_REQUIRED TASK_
In the listing that follows, the range to quote begins at the line that has "bpy.context.scene.collection.objects.link(link)" and ends after the line that has "cad_parts[node].hide_render = cad_parts[node].hide_viewport"; quote it verbatim and add nothing.

------------------------------

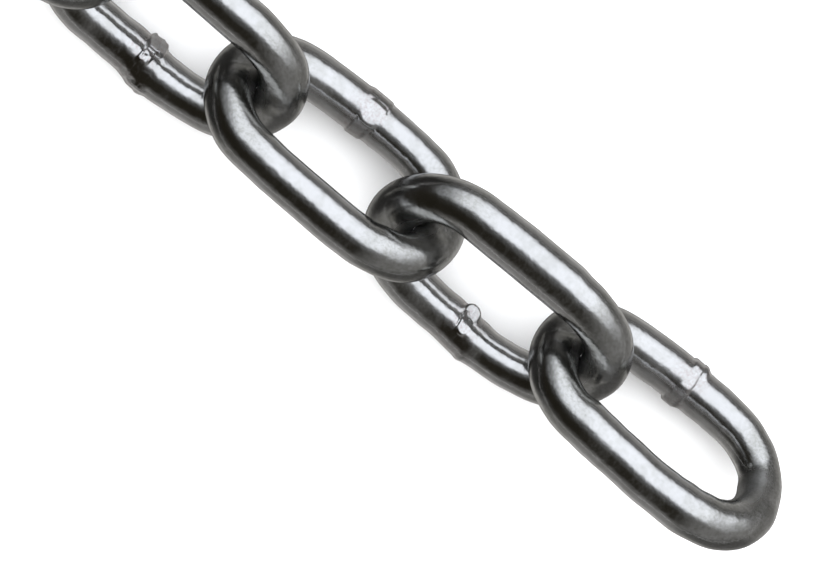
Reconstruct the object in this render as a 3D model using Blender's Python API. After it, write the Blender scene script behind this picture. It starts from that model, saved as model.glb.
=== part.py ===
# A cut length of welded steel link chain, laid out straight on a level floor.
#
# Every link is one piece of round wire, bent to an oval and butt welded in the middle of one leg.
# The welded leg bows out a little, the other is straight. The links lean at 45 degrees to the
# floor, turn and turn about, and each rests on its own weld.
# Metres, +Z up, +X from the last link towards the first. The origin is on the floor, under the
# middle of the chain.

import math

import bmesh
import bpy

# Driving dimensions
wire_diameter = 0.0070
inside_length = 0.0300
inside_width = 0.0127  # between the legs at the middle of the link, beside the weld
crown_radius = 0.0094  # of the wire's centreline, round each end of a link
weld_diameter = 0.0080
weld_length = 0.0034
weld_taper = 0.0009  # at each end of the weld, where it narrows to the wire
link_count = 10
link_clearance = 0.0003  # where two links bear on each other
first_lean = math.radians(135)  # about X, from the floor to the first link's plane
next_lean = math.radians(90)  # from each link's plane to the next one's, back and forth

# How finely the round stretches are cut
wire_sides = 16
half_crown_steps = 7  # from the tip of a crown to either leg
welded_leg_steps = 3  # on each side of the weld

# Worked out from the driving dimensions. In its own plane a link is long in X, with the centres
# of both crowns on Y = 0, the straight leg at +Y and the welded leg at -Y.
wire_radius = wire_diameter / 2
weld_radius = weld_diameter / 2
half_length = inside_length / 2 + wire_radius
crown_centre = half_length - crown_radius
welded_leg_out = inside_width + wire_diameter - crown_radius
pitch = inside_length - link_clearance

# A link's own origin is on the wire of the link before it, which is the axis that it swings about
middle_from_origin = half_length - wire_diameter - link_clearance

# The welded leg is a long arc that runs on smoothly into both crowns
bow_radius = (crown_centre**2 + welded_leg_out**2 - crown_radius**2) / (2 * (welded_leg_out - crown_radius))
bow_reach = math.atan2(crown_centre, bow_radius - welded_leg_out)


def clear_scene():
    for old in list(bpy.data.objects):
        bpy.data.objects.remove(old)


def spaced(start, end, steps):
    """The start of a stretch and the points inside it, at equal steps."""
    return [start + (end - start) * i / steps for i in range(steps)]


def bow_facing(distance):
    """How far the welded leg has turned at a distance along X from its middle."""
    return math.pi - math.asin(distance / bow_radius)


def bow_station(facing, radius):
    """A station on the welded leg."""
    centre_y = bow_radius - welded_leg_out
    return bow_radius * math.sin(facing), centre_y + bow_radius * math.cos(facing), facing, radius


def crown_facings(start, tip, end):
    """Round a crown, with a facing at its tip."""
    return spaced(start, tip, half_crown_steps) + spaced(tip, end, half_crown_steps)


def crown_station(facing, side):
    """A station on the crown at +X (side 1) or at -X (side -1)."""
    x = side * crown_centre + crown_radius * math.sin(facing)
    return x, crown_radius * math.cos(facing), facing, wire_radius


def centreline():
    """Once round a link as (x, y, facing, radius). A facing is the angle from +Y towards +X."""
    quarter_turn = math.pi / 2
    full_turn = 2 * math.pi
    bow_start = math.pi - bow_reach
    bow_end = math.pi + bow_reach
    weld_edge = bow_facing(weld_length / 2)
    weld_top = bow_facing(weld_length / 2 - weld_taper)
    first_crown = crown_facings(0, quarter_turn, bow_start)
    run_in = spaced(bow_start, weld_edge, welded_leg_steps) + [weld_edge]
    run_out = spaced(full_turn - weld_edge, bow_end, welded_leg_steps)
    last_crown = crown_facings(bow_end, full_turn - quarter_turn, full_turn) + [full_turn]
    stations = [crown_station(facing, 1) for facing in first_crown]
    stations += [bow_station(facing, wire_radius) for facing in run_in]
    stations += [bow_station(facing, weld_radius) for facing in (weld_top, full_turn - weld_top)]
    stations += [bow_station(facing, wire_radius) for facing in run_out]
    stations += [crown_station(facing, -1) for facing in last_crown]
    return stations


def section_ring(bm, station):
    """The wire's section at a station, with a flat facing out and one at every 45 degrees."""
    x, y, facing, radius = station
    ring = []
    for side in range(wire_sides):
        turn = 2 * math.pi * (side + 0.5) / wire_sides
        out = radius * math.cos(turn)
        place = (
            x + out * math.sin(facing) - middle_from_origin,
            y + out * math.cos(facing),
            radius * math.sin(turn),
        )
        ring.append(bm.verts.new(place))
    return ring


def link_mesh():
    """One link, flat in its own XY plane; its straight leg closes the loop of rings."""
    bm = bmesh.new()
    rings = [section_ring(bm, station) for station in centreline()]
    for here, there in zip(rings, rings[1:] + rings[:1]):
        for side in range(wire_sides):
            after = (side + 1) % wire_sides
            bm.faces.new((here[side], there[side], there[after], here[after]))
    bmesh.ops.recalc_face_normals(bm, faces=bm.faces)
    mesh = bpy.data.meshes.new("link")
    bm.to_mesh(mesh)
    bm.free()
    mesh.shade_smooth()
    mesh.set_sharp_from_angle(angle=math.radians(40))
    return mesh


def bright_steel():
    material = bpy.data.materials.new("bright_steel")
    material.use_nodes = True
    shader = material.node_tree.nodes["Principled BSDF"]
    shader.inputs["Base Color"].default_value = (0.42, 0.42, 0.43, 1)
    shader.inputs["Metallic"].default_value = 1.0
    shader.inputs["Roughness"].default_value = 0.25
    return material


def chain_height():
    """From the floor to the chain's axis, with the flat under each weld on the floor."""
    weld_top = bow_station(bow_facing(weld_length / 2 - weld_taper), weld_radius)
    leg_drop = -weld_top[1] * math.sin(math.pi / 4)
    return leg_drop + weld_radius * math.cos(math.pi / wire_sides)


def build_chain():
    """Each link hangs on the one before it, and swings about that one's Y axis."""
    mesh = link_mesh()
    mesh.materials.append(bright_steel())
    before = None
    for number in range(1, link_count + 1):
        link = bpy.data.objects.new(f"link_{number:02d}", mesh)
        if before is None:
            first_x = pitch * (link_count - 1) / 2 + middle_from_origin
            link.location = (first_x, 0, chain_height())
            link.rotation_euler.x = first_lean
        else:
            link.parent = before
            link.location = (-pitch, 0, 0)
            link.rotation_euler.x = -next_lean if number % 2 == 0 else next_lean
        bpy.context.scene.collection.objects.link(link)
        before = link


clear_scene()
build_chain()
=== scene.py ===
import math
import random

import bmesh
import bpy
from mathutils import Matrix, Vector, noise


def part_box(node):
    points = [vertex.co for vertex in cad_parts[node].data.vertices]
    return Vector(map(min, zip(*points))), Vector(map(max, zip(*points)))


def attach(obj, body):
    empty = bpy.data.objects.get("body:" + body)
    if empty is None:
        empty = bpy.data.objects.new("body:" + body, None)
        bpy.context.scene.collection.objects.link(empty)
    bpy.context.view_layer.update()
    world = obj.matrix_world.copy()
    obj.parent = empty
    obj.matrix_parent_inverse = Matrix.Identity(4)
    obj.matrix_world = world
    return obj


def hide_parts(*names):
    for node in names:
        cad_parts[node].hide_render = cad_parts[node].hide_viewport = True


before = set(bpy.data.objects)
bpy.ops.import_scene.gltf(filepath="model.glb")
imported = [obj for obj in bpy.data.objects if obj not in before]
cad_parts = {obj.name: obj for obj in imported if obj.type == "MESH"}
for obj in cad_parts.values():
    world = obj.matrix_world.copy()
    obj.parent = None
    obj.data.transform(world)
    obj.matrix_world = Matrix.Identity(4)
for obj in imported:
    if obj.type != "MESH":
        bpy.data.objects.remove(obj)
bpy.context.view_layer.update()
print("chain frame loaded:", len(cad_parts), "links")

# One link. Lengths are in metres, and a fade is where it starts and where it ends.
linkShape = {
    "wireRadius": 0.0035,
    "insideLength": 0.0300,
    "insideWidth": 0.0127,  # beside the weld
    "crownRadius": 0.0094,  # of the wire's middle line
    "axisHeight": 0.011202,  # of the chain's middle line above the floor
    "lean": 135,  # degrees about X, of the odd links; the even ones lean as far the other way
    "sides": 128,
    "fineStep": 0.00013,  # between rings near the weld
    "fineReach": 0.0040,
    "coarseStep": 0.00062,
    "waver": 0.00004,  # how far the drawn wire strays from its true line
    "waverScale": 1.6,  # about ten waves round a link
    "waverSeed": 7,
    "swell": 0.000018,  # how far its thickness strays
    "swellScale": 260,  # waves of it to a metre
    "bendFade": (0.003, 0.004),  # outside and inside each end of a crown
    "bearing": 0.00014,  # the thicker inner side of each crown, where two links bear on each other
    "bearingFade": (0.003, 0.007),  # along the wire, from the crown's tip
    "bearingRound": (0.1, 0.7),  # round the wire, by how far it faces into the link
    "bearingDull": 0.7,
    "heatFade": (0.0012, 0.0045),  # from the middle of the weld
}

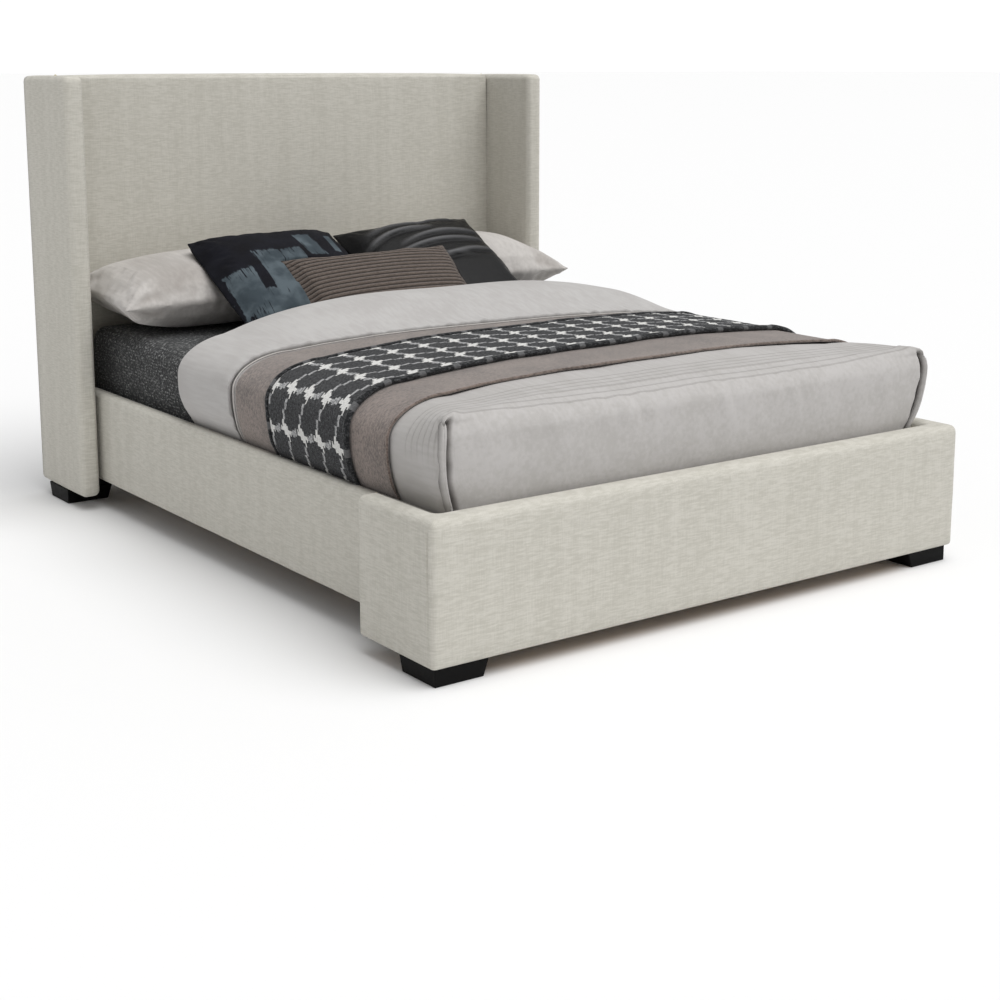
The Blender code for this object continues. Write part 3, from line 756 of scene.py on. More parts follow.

------------------------------

_THE REPLY_
        bpy.context.scene.collection.objects.link(link)
        before = link


clear_scene()
build_chain()
=== scene.py ===
import math
import random

import bmesh
import bpy
from mathutils import Matrix, Vector, noise


def part_box(node):
    points = [vertex.co for vertex in cad_parts[node].data.vertices]
    return Vector(map(min, zip(*points))), Vector(map(max, zip(*points)))


def attach(obj, body):
    empty = bpy.data.objects.get("body:" + body)
    if empty is None:
        empty = bpy.data.objects.new("body:" + body, None)
        bpy.context.scene.collection.objects.link(empty)
    bpy.context.view_layer.update()
    world = obj.matrix_world.copy()
    obj.parent = empty
    obj.matrix_parent_inverse = Matrix.Identity(4)
    obj.matrix_world = world
    return obj


def hide_parts(*names):
    for node in names:
        cad_parts[node].hide_render = cad_parts[node].hide_viewport = True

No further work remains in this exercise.